◆ Data provided ◆

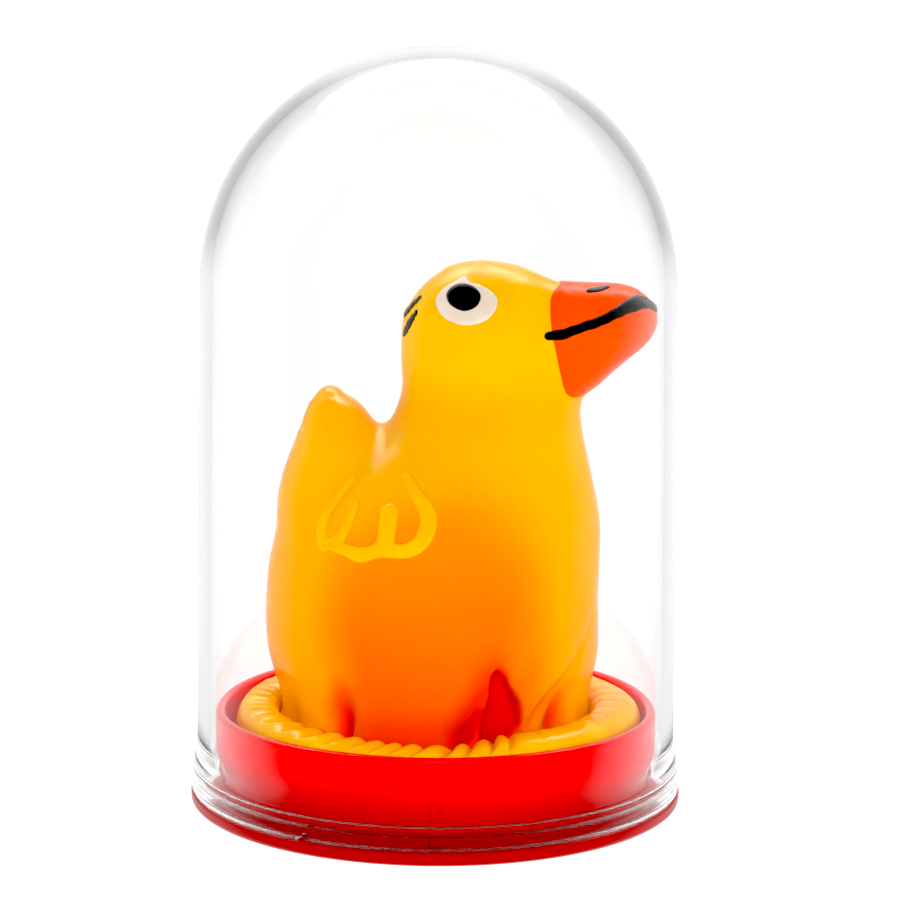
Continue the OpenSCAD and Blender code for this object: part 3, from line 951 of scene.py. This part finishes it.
def make_former(material):
    """The hollow thimble under the figure, with a foot and a spigot."""
    spigot = FORMER_R - SPIGOT_STEP
    low = FLOOR_Z - FLOOR_T
    inner = FORMER_R - FORMER_WALL
    foot_top = FLOOR_Z + FORMER_FOOT_T
    shoulder = FORMER_TOP - FORMER_R
    side = rounded_path([[inner, low, 0], [spigot, low, 0.2], [spigot, FLOOR_Z, 0],
                         [FORMER_FOOT_R, FLOOR_Z, 0.25], [FORMER_FOOT_R, foot_top, 0.35],
                         [FORMER_R, foot_top, 0.5], [FORMER_R, shoulder - 1, 0]])
    crown = arc([0, shoulder], FORMER_R, 0, 90, 30)
    vault = arc([0, shoulder], inner, 90, 0, 24)
    verts, faces = lathe(on_the_axis(np.concatenate([side, crown, vault])), ring_angles(144))
    return new_piece("inner_former_moulding", verts, faces, material, "base",
                     ["inner_former"], 40)


def make_dome(material):
    """The clear dome: a round top, a wall that widens to its foot, a flared skirt with a snap groove
    inside and a half-round notch in its edge."""
    centre = CASE_TOP - DOME_R
    inner = DOME_R - DOME_WALL
    foot, inner_foot = DOME_R + DOME_DRAFT, DOME_R + DOME_DRAFT - DOME_WALL
    skirt_top = DOME_FOOT + SKIRT_H + 0.6

    def wall(at_top, z):
        return at_top + DOME_DRAFT * (centre - z) / (centre - DOME_FOOT)

    top = arc([0, centre], DOME_R, 90, 0, 72)
    outside = [[wall(DOME_R, z), z] for z in np.linspace(centre - 1, skirt_top, 24)]
    flare = [[wall(DOME_R, z) + SKIRT_FLARE * ramp(skirt_top - z, 0, SKIRT_H), z]
             for z in np.linspace(skirt_top - 0.2, DOME_FOOT + 0.9, 14)]
    edge = rounded_path([[*flare[-1], 0], [foot + SKIRT_FLARE, DOME_FOOT, 0.22],
                         [inner_foot, DOME_FOOT, 0.22], [inner_foot, BEAD_Z - GROOVE_R - 0.05, 0]])[1:]
    groove = arc([inner_foot, BEAD_Z], GROOVE_R, -90, 90, 13, 0.8)
    inside = [[wall(inner, z), z] for z in np.linspace(BEAD_Z + GROOVE_R + 0.08, centre - 1, 36)]
    vault = arc([0, centre], inner, 0, 90, 72)
    profile = on_the_axis(np.concatenate([top, outside, flare, edge, groove, inside, vault]))
    angles = ring_angles(256, (NOTCH_ANGLE,), 0.03, 0.0025)

    def notched(a, r, z):
        off = np.abs(np.angle(np.exp(1j * (a - math.radians(NOTCH_ANGLE))))) * DOME_R
        arch = np.sqrt(np.clip(NOTCH_R**2 - off**2, 0, None))
        return r, np.where(z < DOME_FOOT + 0.3, z + arch, z)

    verts, faces = lathe(profile, angles, notched)
    return new_piece("dome_clear_moulding", verts, faces, material, "dome",
                     ["dome_cover"], 35)


# Figure -----------------------------------------------------------------------------------------


def make_figure_skin(skin, material):
    """The skin as a real shell, open at its foot, which ends inside the rolled hem."""
    rows = np.concatenate([skin.verts, skin.normals], 1)
    rows, tris, _ = cut_off(rows, skin.tris, skin.verts[:, 2] - SKIRT_EDGE_H)
    outside, normals = rows[:, :3], rows[:, 3:6]
    inside = relaxed(outside - normals * SKIN_T, tris, 4, 0.5)
    reach = np.hypot(inside[:, 0], inside[:, 1])
    low = inside[:, 2] < FORMER_TOP - FIGURE_Z - FORMER_R
    least = FORMER_R + 0.25
    push = np.where(low & (reach < least), least / np.maximum(reach, 1), 1)
    inside[:, :2] *= push[:, None]
    verts, faces = shell(outside, inside, tris)
    return new_piece("duck_skin", lifted(verts), faces, material, "figure", ["figure_skin"])


def make_hem(material):
    """The skin's rolled edge: a flattened roll, drawn into leaning pleats but for a smooth fat lobe
    at the right of the breast."""
    turns, sides = 1440, 64
    widths = 1 + 0.35 * RNG.uniform(-1, 1, PLEATS)
    edges = np.concatenate([[0], np.cumsum(widths)]) / widths.sum() * 2 * math.pi
    strength = 0.75 + 0.5 * RNG.uniform(0, 1, PLEATS)
    angle, section = np.meshgrid(np.linspace(0, 2 * math.pi, turns, endpoint=False),
                                 np.linspace(0, 2 * math.pi, sides, endpoint=False), indexing="ij")
    out, up = np.cos(section), np.sin(section)
    direction = np.degrees(np.angle(np.exp(1j * angle)))
    shape = np.array(HEM_SHAPE)
    half = np.interp(direction, shape[:, 0], shape[:, 1]) / 2
    inset = np.interp(direction, shape[:, 0], shape[:, 2])
    lobe = ramp(direction, -72, -60) * (1 - ramp(direction, 50, 75))

    at = np.mod(angle + math.radians(PLEAT_LEAN) * out * np.clip(up + 0.3, 0, 1), 2 * math.pi)
    pleat = np.clip(np.searchsorted(edges, at, side="right") - 1, 0, PLEATS - 1)
    share = (at - edges[pleat]) / (edges[pleat + 1] - edges[pleat])
    gap = 1 - np.abs(np.sin(math.pi * share)) ** 0.6
    front = ramp(-np.sin(angle), 0.75, 0.95)
    facing = np.clip(np.cos(section - np.radians(138 - 23 * front)), 0, 1) ** 0.75
    half = half - PLEAT_DEPTH * strength[pleat] * (1 - 0.9 * lobe) * facing * gap
    sway = 0.06 * np.sin(3 * angle + 0.6) + 0.05 * np.sin(7 * angle + 2.0)

    flat = (HEM_W - HEM_H - inset) / 2
    middle = HEM_OUTER_R - (HEM_W + inset) / 2
    r = middle + flat * np.clip(3 * out, -1, 1) + (half + sway) * out
    z = np.interp(direction, shape[:, 0], shape[:, 1]) / 2 + half * up
    r = np.minimum(r, HEM_OUTER_R)
    verts = np.stack([r * np.cos(angle), r * np.sin(angle), np.maximum(z, 0)], 2).reshape(-1, 3)
    i, k = np.meshgrid(np.arange(turns), np.arange(sides), indexing="ij")
    j, q = (i + 1) % turns, (k + 1) % sides
    faces = np.stack([i * sides + k, j * sides + k, j * sides + q, i * sides + q], 2).reshape(-1, 4)
    return new_piece("duck_hem", lifted(verts), faces, material, "figure", ["rolled_hem"])


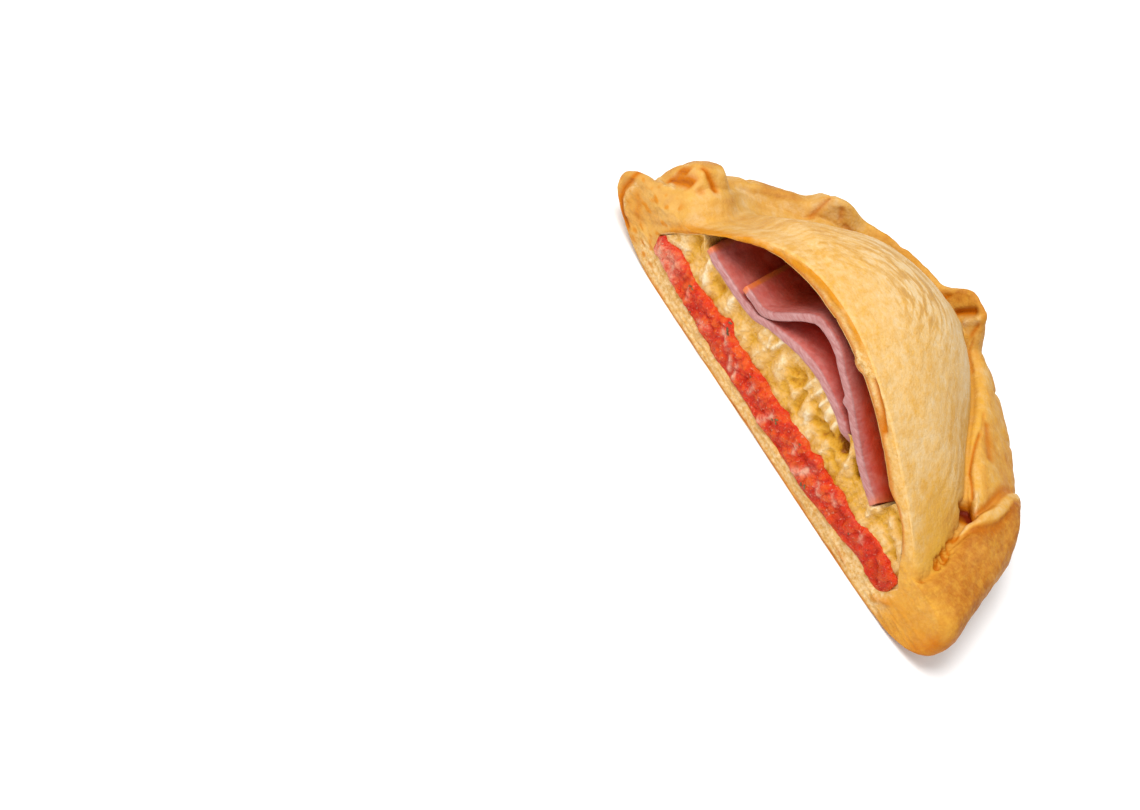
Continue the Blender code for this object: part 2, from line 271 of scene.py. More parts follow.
def stroke(a, b, path, width):
    """A soft line: the bell curve of the distance to a path of straight pieces, over its half width.

    The path's numbers are its points' a and b, one after another. The half width is one number, or a pair for
    the path's two ends, between which it changes evenly.
    """
    path = np.reshape(path, (-1, 2))
    widths = np.linspace(*width, len(path)) if isinstance(width, tuple) else np.full(len(path), width)
    most = np.zeros(np.broadcast(a, b).shape)
    for (a0, b0), (a1, b1), wide0, wide1 in zip(path, path[1:], widths, widths[1:]):
        long = max((a1 - a0) ** 2 + (b1 - b0) ** 2, 1e-12)
        t = np.clip(((a - a0) * (a1 - a0) + (b - b0) * (b1 - b0)) / long, 0, 1)
        off = np.hypot(a - a0 - t * (a1 - a0), b - b0 - t * (b1 - b0))
        most = np.maximum(most, bell(off, 0, wide0 + t * (wide1 - wide0)))
    return most


def strokes(a, b, rows):
    """The strongest of several soft lines. Each has its half width, its strength and its path."""
    return np.max([strength * stroke(a, b, path, width) for width, strength, *path in rows], axis=0)


def build(name, points, faces, material, attributes=None):
    """A smooth mesh object of points and faces, with values on its points. Doubled points become one."""
    mesh = bpy.data.meshes.new(name)
    mesh.from_pydata(points.reshape(-1, 3), [], faces)
    for key, values in (attributes or {}).items():
        layer = mesh.attributes.new(key, "FLOAT", "POINT")
        layer.data.foreach_set("value", np.ascontiguousarray(values, np.float32).ravel())
    bm = bmesh.new()
    bm.from_mesh(mesh)
    bmesh.ops.remove_doubles(bm, verts=bm.verts, dist=1e-6)
    bmesh.ops.dissolve_degenerate(bm, edges=bm.edges, dist=1e-7)
    bmesh.ops.recalc_face_normals(bm, faces=bm.faces)
    bm.to_mesh(mesh)
    bm.free()
    mesh.shade_smooth()
    mesh.materials.append(material)
    piece = bpy.data.objects.new(name, mesh)
    bpy.context.scene.collection.objects.link(piece)
    return piece


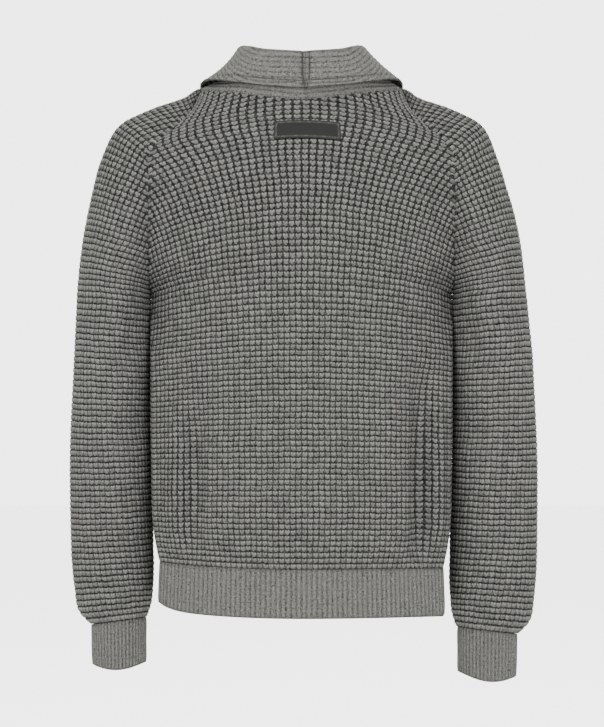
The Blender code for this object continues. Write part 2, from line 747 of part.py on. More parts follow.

◆ Task to carry out ◆
Print exactly, and only, the lines beginning at the top of the listing and ending at the line with "skirt_top = DOME_FOOT + SKIRT_H + 0.6".

◆ Result of the task ◆
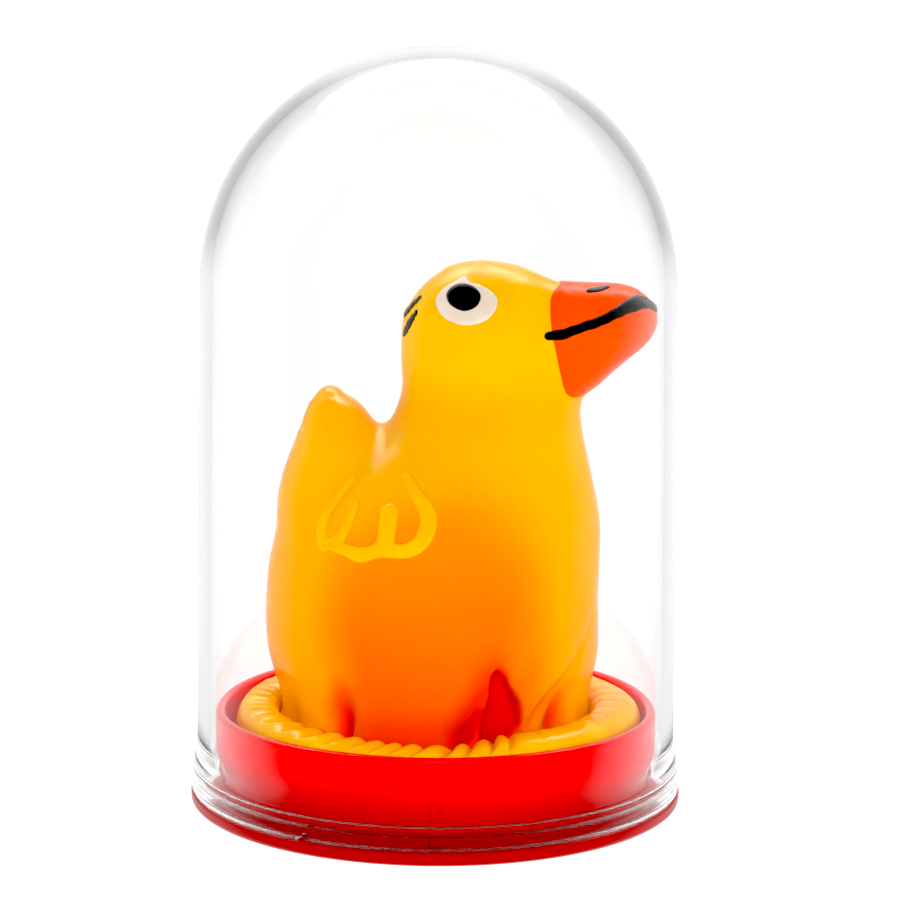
Continue the OpenSCAD and Blender code for this object: part 3, from line 951 of scene.py. This part finishes it.
def make_former(material):
    """The hollow thimble under the figure, with a foot and a spigot."""
    spigot = FORMER_R - SPIGOT_STEP
    low = FLOOR_Z - FLOOR_T
    inner = FORMER_R - FORMER_WALL
    foot_top = FLOOR_Z + FORMER_FOOT_T
    shoulder = FORMER_TOP - FORMER_R
    side = rounded_path([[inner, low, 0], [spigot, low, 0.2], [spigot, FLOOR_Z, 0],
                         [FORMER_FOOT_R, FLOOR_Z, 0.25], [FORMER_FOOT_R, foot_top, 0.35],
                         [FORMER_R, foot_top, 0.5], [FORMER_R, shoulder - 1, 0]])
    crown = arc([0, shoulder], FORMER_R, 0, 90, 30)
    vault = arc([0, shoulder], inner, 90, 0, 24)
    verts, faces = lathe(on_the_axis(np.concatenate([side, crown, vault])), ring_angles(144))
    return new_piece("inner_former_moulding", verts, faces, material, "base",
                     ["inner_former"], 40)


def make_dome(material):
    """The clear dome: a round top, a wall that widens to its foot, a flared skirt with a snap groove
    inside and a half-round notch in its edge."""
    centre = CASE_TOP - DOME_R
    inner = DOME_R - DOME_WALL
    foot, inner_foot = DOME_R + DOME_DRAFT, DOME_R + DOME_DRAFT - DOME_WALL
    skirt_top = DOME_FOOT + SKIRT_H + 0.6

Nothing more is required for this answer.